While he had no luck in finding someone in Singapore to impart woodwork skills to him, he found a sensei in 2012 in Tokorozawa, Japan, who specialised in crafting traditional tables and cabinets. Kwok had one-on-one tuition for three full days. He says: “It gave me a good foundation. I learnt how to use Japanese tools, which are very different from Western ones.” Western saws, for instance, are forward-cutting implements that use a downward force, whereas Japanese versions are backward-cutting tools.

“I like Japanese saws, because as you pull, the blade straightens,” he says, making clear that the type of tools used doesn’t affect the outcome of an item. It is simply one way of production.
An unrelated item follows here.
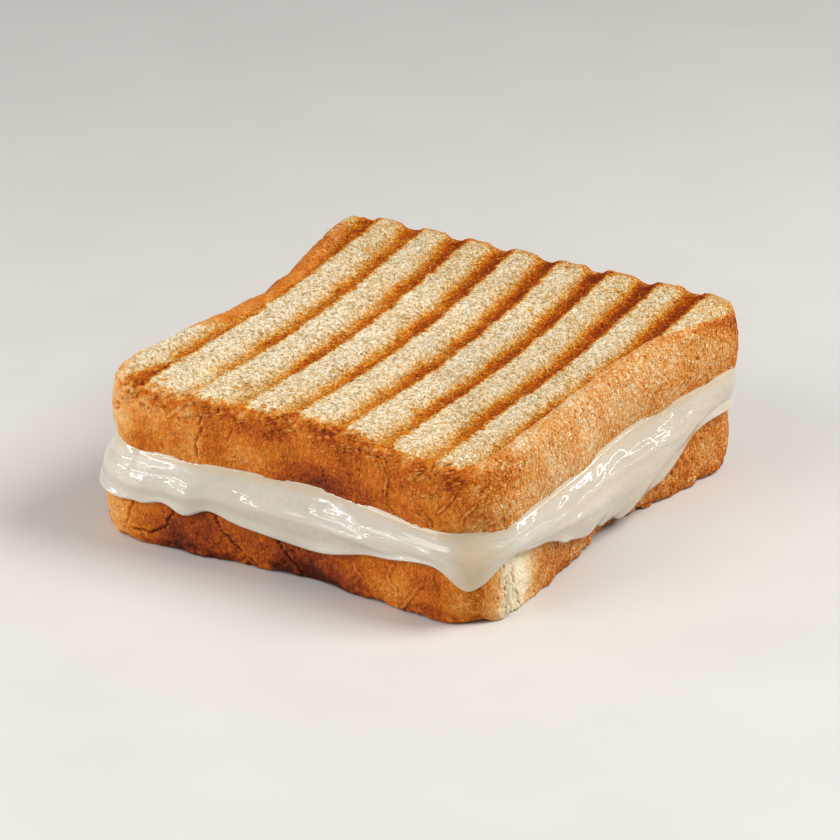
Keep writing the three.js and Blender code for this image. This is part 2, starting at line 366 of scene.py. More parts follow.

Leather spine Bradel binding with wood veneer boards of chestnut burr, sepele and chenchen

In 2013, he enrolled in a six-month course at the prominent Peter Sefton Furniture School in Worcestershire, as well as a two-day, one-on-one course with renowned English box maker Andrew Crawford.

Back in Singapore and armed with new skills to pursue his hobby, Kwok set up a workshop in his Normanton Park apartment.

While he did not intend to start a business, commission orders came trickling in soon after he started Tumblr blog Kjung Woodwork – Kjung being a play on his Chinese name. Local leather restorer and shoe-shine store Mason & Smith approached him to design a presentation tray. Male friends asked him to create “man boxes” to contain menswear accessories. Bespoke requests from the public also came through. He declines to give a price range for his creations as “it depends on the piece”.

Kwok hasn’t given up his day job as a lensman – he runs an eponymous photography firm – and wants to continue honing his woodwork skills. When asked if he intends to expand this business and retail his creations, he says: “The beauty of my work is that I can’t make multiples of the same thing. Every piece is a one-off.”